Funding of Local Governments directly from the Federal Government connotes that the Local Councils will now be accountable to the Federal Government, after all, he who plays the drum dictates the dance steps. This will breed crisis in the future especially when Federal powers fall into the hands of vengeance-seeking imps who may decide to seize Local Government funds for political and parochial reasons.
With Abuja now as the benefactor of Local Councils, We should now expect the Local Government Chairmen to spend more time in Abuja, in pursuit of their monthly allocations,than the time they spend in their communities.
Expect more Local Government Chairmen relocating to Abuja after their tenure. We should also expect more rebellious postures at the local councils which might cause social and political disequilibrium in the states.
Councils not meeting obligations is an issue that can be addressed at each state, with state laws to ensure dues of LGs go to them, not that the Federal Government should usurp this power.

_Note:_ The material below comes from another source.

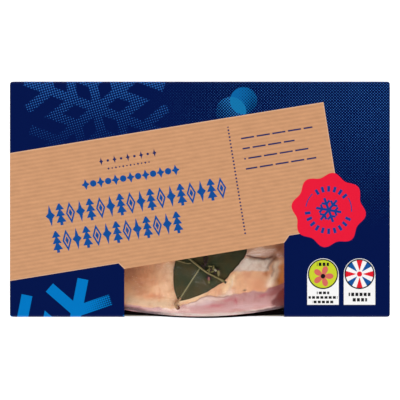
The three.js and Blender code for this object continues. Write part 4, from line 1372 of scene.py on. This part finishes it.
def thymeFinish():
    finish = Finish("dried_thyme")
    tone = finish.attribute("tone")
    here = finish.place()
    patches = finish.noise(here, 2.2, 3, 0.6)
    bark = finish.noise(here, 0.5, 4, 0.7)
    mixed = tone + (patches - 0.5) * 0.4
    # the pale end of the tones: a pale twig, and on the leaflet at (9.8, -45.9) a painted glint of the film
    colour = finish.layer(screenColour(196, 188, 172), tone.ramp(-0.3, 0.0), screenColour(132, 118, 77))
    colour = finish.layer(colour, mixed.ramp(0.15, 0.5), screenColour(106, 98, 52))
    colour = finish.layer(colour, mixed.ramp(0.5, 0.85), screenColour(46, 24, 26))
    colour = finish.layer(colour, tone.ramp(1.1, 1.3), screenColour(138, 82, 78))
    colour = finish.shade(colour, (bark - 0.5) * 0.6 + 1)
    return finish.show(finish.principled({
        "Base Color": colour, "Roughness": bark.ramp(0.3, 0.7) * 0.2 + 0.55,
        "Specular IOR Level": 0.25, "Normal": finish.bump(bark, 0.12, 0.7),
    }))


def makeThyme(material):
    bodies = [stemBody(sprig["stem"], sprig["stemRadius"], 0.05, sprig["stemBlunt"])]
    bodies += [stemBody(shoot, sprig["shootRadius"], tone)
               for shoot, tone in zip(sprig["shoots"], sprig["shootTones"])]
    bodies += [leafletBody(*row) for row in leaflets]
    points, faceSets, tones, count = [], [], [], 0
    for body, faces, tone in bodies:
        faceSets += [f + count for f in faces]
        points.append(body)
        tones.append(tone)
        count += len(body)
    values = {"tone": ("POINT", np.concatenate(tones))}
    return makePiece("thyme_sprig_dried", np.concatenate(points), faceSets, material, values=values)


thymePiece = makeThyme(thymeFinish())
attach(thymePiece, "root")
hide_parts("thyme_sprig")
print("thyme laid")

film = {
    "standOff": 0.42, "overLeaf": 2.3, "overSprig": 4.4, "columns": 300, "domeRows": 90,
    "webRows": 12, "rimInset": 1.4, "rimLift": 0.08, "thickness": 0.06, "steepest": 2.2,
    "besideLeaf": (0.5, 10), "leafFrom": (-14, -1), "leafTo": (97, 108), "besideSprig": (2.2, 15),
    "pleat": 0.06, "pleatTo": (0.05, 0.4), "sag": 0.5, "webFade": (14, 34),
    "awayBehind": (-50, -25), "awayAside": (58, 72), "windowMiddle": 3,
}


# the film's outer face: over the dome at its stand-off, raised over the leaf and sprig, then a web
# from the widest line down to the tray's rim
def filmGrid():
    turn = 2 * math.pi * np.arange(film["columns"]) / film["columns"]
    angle = turn - joint["crowding"] * np.cos(turn)
    climb = (np.arange(film["domeRows"]) / film["domeRows"])[:, None]
    shrink = np.cos(climb * math.pi / 2) ** (2 / joint["sectionPower"])
    reach = outlineReach(angle) + film["standOff"]
    x, y = np.cos(angle) * reach * shrink, np.sin(angle) * reach * shrink
    ux, uy = leaf["along"]
    along = (x - leaf["base"][0]) * ux + (y - leaf["base"][1]) * uy
    off = (x - leaf["base"][0]) * uy - (y - leaf["base"][1]) * ux
    width = np.interp(along, *np.array(leafEdges["left"], dtype=float).T)
    overLeaf = (1 - softStep(np.abs(off) - width, *film["besideLeaf"])) * softStep(along, *film["leafFrom"])
    overLeaf = overLeaf * (1 - softStep(along, *film["leafTo"]))
    routes = [sprig["stem"], *sprig["shoots"]]
    stems = np.min([distanceToLine(x, y, route) for route in routes], axis=0)
    overSprig = 1 - softStep(stems, *film["besideSprig"])
    rise = np.maximum(mix(film["standOff"], film["overLeaf"], overLeaf),
                      mix(film["standOff"], film["overSprig"], overSprig))
    pleats = np.sin(angle * 31 + 2 * np.sin(angle * 7)) * (1 - softStep(climb, *film["pleatTo"]))
    dome = np.stack([x, y, filmHeight(x, y, rise + film["pleat"] * pleats)], axis=-1)
    down = np.linspace(1, 0, film["webRows"], endpoint=False)[:, None]
    web = mix(dome[:1], trayRimAt(angle)[None], down[..., None])
    sag = np.sin(down * math.pi) * film["sag"]
    web[..., 0] -= np.cos(angle) * sag
    web[..., 1] -= np.sin(angle) * sag
    return np.concatenate([web, dome])


# the film's height over a place, which is drawn in until it lies on the joint. The rise is measured
# square to the fat there, up to a limit where the fat is steep
def filmHeight(x, y, rise):
    angle = np.arctan2(y, x)
    outline = outlineReach(angle)
    reach = outline * np.minimum(np.hypot(x, y) / (outline + film["standOff"]), 0.999)
    px, py = np.cos(angle) * reach, np.sin(angle) * reach
    steep = np.minimum(np.sqrt(1 + topSlope(px, py) ** 2), film["steepest"])
    return jointTop(px, py) + rise * steep


# the point of the rim's flat top in a given direction from the centre
def trayRimAt(angle):
    x, y, _ = trayPoints(np.array([[film["rimInset"], tray["rim"]]]))[0].T
    around = np.arctan2(y, x)
    order = np.argsort(around)
    wrapped = np.arctan2(np.sin(angle), np.cos(angle))
    distance = np.interp(wrapped, around[order], np.hypot(x, y)[order], period=2 * math.pi)
    height = np.full_like(angle, tray["rim"] + film["rimLift"])
    return np.stack([np.cos(angle) * distance, np.sin(angle) * distance, height], axis=-1)


# clear but for its gloss, which is faint in the window, next to none on the web down to the rim, and
# fuller on the ends and back, where away is 1
def filmFinish():
    finish = Finish("clear_film")
    here = finish.place()
    pull = finish.noise(finish.place((0.25, 1, 0.6)), 5, 3, 0.55)
    creasing = finish.noise(here, 17, 4, 0.6)
    normal = finish.bump(pull, 0.3, 0.25, finish.bump(creasing, 1.2, 0.3))
    calm = finish.node("ShaderNodeFresnel", sockets={"IOR": 1.12, "Normal": normal})
    bright = finish.node("ShaderNodeFresnel", sockets={"IOR": 1.3, "Normal": normal})
    calm = calm.least(0.032) * (1 - finish.attribute("web") * 0.92)
    gloss = mix(calm, bright.least(0.22), finish.attribute("away"))
    clear = finish.node("ShaderNodeBsdfTransparent", sockets={"Color": (1, 1, 1, 1)})
    sheen = finish.principled({
        "Base Color": (0.95, 0.95, 0.95, 1), "Metallic": 1.0, "Roughness": 0.12, "Normal": normal,
    })
    shine = finish.node("ShaderNodeMixShader", sockets={0: gloss, 1: clear, 2: sheen})
    return finish.show(shine)


# the outer face with an inner one just under it, joined along the rim
def makeFilm(material):
    outer = filmGrid()
    rows, columns = outer.shape[:2]
    inner = outer.copy()
    inner[..., 2] -= film["thickness"]
    crown = float(outer[-1, :, 2].mean())
    points = np.concatenate([outer.reshape(-1, 3), [[0, 0, crown]], inner.reshape(-1, 3),
                             [[0, 0, crown - film["thickness"]]]])
    total = rows * columns + 1
    grid = gridFaces(rows, columns, joined=True)
    fan = fanFaces((rows - 1) * columns, columns, rows * columns, True)
    ring = np.arange(columns)
    after = (ring + 1) % columns
    rim = np.stack([after, ring, ring + total, after + total], axis=-1)
    faceSets = [grid, fan, grid[:, ::-1] + total, fan[:, ::-1] + total, rim]
    row = np.repeat(np.arange(rows), columns) - film["webRows"]
    web = np.append(1 - softStep(row, *film["webFade"]), 0)
    x, y, _ = points[:total].T
    aside = softStep(np.abs(x - film["windowMiddle"]), *film["awayAside"])
    away = np.maximum(softStep(y, *film["awayBehind"]), aside)
    values = {"web": ("POINT", np.tile(web, 2)), "away": ("POINT", np.tile(away, 2))}
    return makePiece("clear_film", points, faceSets, material, values=values)


filmPiece = makeFilm(filmFinish())
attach(filmPiece, "root")
print("film sealed")

# lengths here are in metres, and each lamp is its place, size and power
studio = {
    "floorHalf": 3.0, "floorSteps": 13, "floorDrop": 0.00005,
    "floorColour": screenColour(240, 240, 240), "floorGlow": 0.62,
    "horizon": 0.9, "zenith": 0.02, "skyFrom": 0.35, "skyTo": 0.85,
    "lamps": [((-0.9, 1.0, 1.05), 1.0, 10.6), ((1.0, 0.9, 1.0), 1.0, 8.2),
              ((-0.7, -1.3, 1.0), 1.0, 9.4), ((0.7, -1.3, 1.0), 1.0, 8.6)],
    "aimHeight": 0.05, "cameraLens": 1200, "cameraSensor": 36, "cameraAbove": 8.6664,
    "cameraAt": (0.000065, -0.00049), "cameraReach": 50,
}


def makeFloor():
    half, steps = studio["floorHalf"] / mm, studio["floorSteps"]
    u = np.linspace(-half, half, steps)
    x, y = np.meshgrid(u, u)
    points = np.stack([x, y, 0 * x - studio["floorDrop"] / mm], axis=-1).reshape(-1, 3)
    finish = Finish("pale_floor")
    cloud = finish.noise(finish.place(), 400, 2)
    colour = finish.shade(studio["floorColour"], (cloud - 0.5) * 0.02 + 1)
    shader = finish.principled({
        "Base Color": colour, "Roughness": 0.8, "Specular IOR Level": 0.1,
        "Emission Color": (1, 1, 1, 1), "Emission Strength": studio["floorGlow"],
    })
    floor = makePiece("floor", points, [gridFaces(steps, steps)], finish.show(shader))


# soft light from all round at low height, and little from overhead, so the print stays deep
def makeSurround():
    surround = Finish("studio", bpy.data.worlds.new("studio"))
    bpy.context.scene.world = surround.owner
    height = surround.parts(surround.node("ShaderNodeTexCoord", output="Generated"))[2]
    bright = mix(studio["horizon"], studio["zenith"], height.ramp(studio["skyFrom"], studio["skyTo"]))
    glow = surround.node("ShaderNodeBackground", sockets={"Color": (1, 1, 1, 1), "Strength": bright})
    surround.node("ShaderNodeOutputWorld", sockets={"Surface": glow})


def makeLamps():
    for index, (place, size, power) in enumerate(studio["lamps"]):
        light = bpy.data.lights.new(f"softbox_{index}", "AREA")
        light.shape = "SQUARE"
        light.size = size
        light.energy = power
        lamp = bpy.data.objects.new(f"softbox_{index}", light)
        lamp.location = place
        x, y, z = place
        tilt = math.atan2(math.hypot(x, y), z - studio["aimHeight"])
        lamp.rotation_euler = (0, tilt, math.atan2(y, x))
        bpy.context.scene.collection.objects.link(lamp)


def makeCamera():
    data = bpy.data.cameras.new("camera")
    data.lens = studio["cameraLens"]
    data.sensor_width = studio["cameraSensor"]
    data.clip_end = studio["cameraReach"]
    camera = bpy.data.objects.new("camera", data)
    top = sleeve["height"] * mm
    camera.location = (*studio["cameraAt"], top + studio["cameraAbove"])
    bpy.context.scene.collection.objects.link(camera)
    bpy.context.scene.camera = camera


makeFloor()
makeSurround()
makeLamps()
makeCamera()
bpy.context.scene.view_settings.view_transform = "Standard"
print("studio set")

Local Government poor performance has more to do with lack of creativity, corruption and lack of party internal democracy than the lack of funds to implement projects.
The issue of corruption is a problem associated with the structure and superstructure of Nigeria.
Dealing with corruption demands much more practical steps. This should involve a conscious voters’ population, internal party democracy, ownership of the political parties and processes by the people and the power of the people to determine who represents them beginning at the party primaries and the prowess of the people to choose their leaders without inducements. These are deeper problems yet to be resolved than the false assumption that direct Federal allocation to Local Councils will mechanistically lift the rural councils from stupor.
This Supreme Court Judgment has set back the agelong struggle of Nigerians for restructuring of the country,for self actualisation and for indigenous political, social and economic rights.
It has further built a fortified, garrison State that in its womb will yield many contradictions to the detriment of freedom, liberty and self determination in Nigeria.